-- Start of DATA EXTRACT --
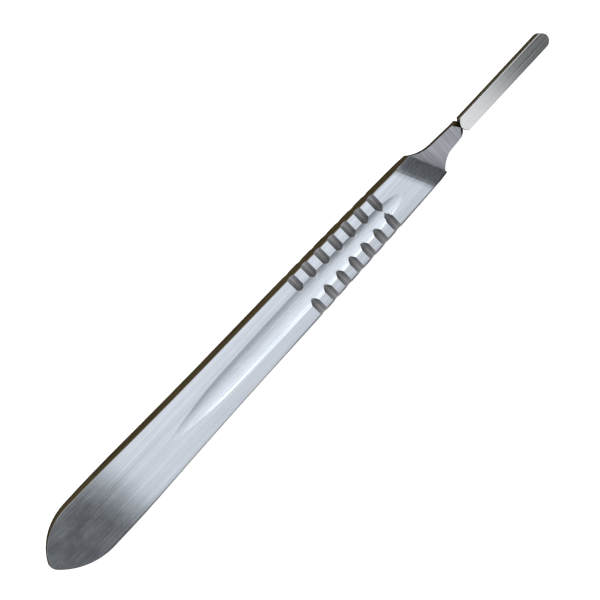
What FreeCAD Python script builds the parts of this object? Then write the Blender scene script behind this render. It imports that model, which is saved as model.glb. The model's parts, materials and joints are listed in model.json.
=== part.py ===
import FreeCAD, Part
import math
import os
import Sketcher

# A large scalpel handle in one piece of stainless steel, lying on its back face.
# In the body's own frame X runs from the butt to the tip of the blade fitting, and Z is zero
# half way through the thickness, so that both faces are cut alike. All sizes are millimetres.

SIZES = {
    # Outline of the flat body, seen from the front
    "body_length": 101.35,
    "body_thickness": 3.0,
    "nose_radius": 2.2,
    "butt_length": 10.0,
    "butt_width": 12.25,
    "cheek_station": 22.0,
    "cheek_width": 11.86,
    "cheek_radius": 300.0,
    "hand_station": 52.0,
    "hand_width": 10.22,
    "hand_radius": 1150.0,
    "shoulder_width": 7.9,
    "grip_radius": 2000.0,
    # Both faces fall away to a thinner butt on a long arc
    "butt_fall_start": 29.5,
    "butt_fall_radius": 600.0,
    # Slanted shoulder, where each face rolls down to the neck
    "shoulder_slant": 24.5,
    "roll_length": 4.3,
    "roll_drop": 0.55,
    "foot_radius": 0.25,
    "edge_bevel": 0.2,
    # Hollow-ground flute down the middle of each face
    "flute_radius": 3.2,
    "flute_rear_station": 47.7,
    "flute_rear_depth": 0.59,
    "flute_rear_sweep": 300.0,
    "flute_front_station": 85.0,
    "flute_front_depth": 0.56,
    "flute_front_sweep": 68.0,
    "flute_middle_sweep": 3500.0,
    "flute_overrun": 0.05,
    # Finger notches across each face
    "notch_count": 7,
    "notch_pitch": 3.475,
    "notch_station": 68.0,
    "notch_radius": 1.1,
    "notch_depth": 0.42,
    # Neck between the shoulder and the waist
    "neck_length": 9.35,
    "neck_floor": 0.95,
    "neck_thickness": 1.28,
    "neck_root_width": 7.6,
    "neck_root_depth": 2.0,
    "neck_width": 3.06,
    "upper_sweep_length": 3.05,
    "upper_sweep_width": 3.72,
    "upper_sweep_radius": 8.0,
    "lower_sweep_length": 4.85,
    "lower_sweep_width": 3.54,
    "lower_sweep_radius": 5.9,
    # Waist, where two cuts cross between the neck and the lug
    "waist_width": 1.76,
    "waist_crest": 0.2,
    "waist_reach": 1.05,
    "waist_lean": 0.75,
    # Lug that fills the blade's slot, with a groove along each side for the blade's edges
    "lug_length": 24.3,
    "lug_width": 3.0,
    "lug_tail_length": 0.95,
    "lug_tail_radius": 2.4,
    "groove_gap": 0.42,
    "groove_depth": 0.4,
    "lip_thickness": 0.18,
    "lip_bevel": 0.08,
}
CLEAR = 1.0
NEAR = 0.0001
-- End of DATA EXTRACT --
-- Start of DATA EXTRACT --
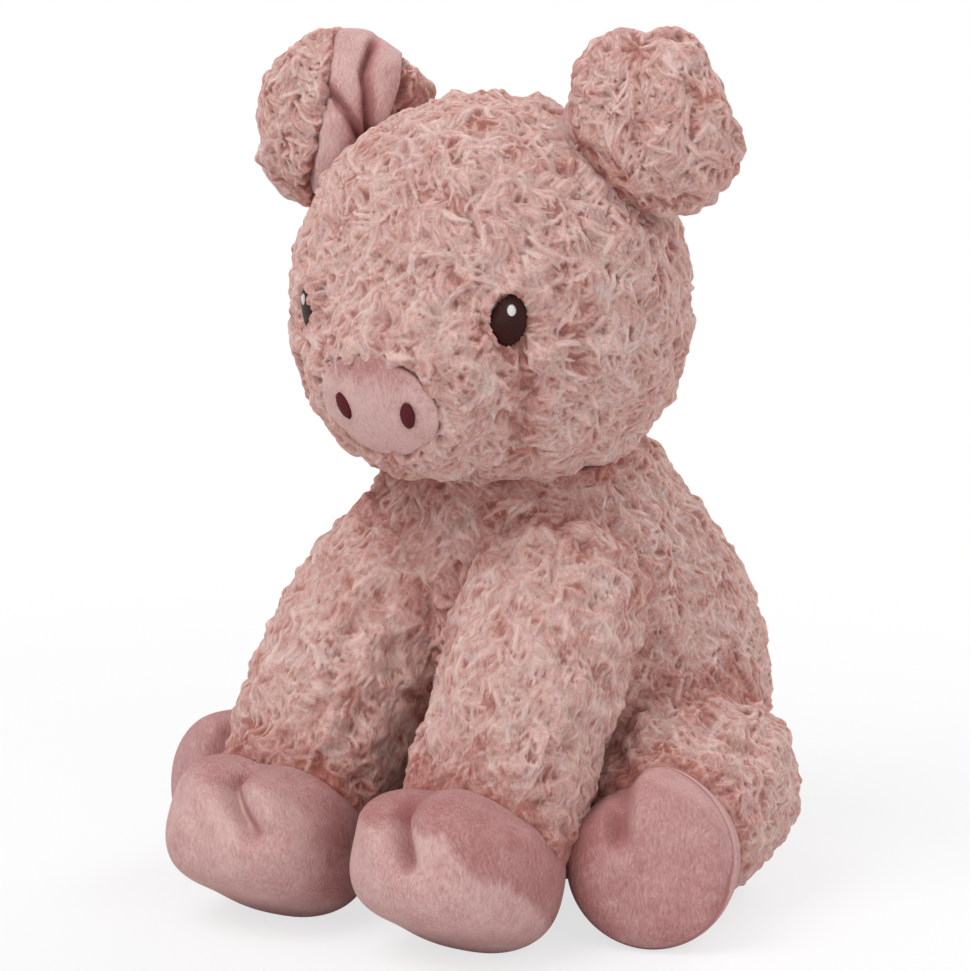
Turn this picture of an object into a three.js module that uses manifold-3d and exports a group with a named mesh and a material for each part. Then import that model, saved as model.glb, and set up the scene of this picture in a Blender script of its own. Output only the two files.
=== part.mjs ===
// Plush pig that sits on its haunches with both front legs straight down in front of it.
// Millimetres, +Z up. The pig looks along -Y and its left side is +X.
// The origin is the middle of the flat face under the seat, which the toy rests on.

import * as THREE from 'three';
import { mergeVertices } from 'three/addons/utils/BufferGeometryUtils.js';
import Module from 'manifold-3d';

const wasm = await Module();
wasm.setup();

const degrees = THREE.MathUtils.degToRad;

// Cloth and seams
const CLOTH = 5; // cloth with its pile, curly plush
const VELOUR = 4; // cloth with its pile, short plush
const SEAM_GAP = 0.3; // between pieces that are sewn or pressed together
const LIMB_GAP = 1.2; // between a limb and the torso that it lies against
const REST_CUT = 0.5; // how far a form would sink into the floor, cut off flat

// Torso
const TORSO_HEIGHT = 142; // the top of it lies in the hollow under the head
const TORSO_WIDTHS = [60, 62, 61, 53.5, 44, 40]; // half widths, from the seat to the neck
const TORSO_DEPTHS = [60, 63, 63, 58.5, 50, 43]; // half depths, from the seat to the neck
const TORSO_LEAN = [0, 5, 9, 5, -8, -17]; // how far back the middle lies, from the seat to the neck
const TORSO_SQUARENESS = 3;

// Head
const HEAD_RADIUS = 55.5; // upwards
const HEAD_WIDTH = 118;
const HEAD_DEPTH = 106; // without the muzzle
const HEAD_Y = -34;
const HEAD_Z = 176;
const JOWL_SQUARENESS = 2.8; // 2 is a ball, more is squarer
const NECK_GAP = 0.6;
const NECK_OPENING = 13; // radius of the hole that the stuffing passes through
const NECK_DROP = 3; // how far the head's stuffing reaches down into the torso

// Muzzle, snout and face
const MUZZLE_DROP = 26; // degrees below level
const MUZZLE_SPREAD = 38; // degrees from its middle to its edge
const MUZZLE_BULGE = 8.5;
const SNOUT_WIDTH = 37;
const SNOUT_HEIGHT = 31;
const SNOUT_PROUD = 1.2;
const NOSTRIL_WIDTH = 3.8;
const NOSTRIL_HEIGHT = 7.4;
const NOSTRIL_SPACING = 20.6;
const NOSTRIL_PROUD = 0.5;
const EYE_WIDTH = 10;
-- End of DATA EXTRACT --
WHAT THIS TASK INVOLVES
Provide an exact reproduction of only those lines that start at the line containing "What FreeCAD Python" and end at the line containing "# half way through", inclusive.

EXERCISE RESPONSE
What FreeCAD Python script builds the parts of this object? Then write the Blender scene script behind this render. It imports that model, which is saved as model.glb. The model's parts, materials and joints are listed in model.json.
=== part.py ===
import FreeCAD, Part
import math
import os
import Sketcher

# A large scalpel handle in one piece of stainless steel, lying on its back face.
# In the body's own frame X runs from the butt to the tip of the blade fitting, and Z is zero
# half way through the thickness, so that both faces are cut alike. All sizes are millimetres.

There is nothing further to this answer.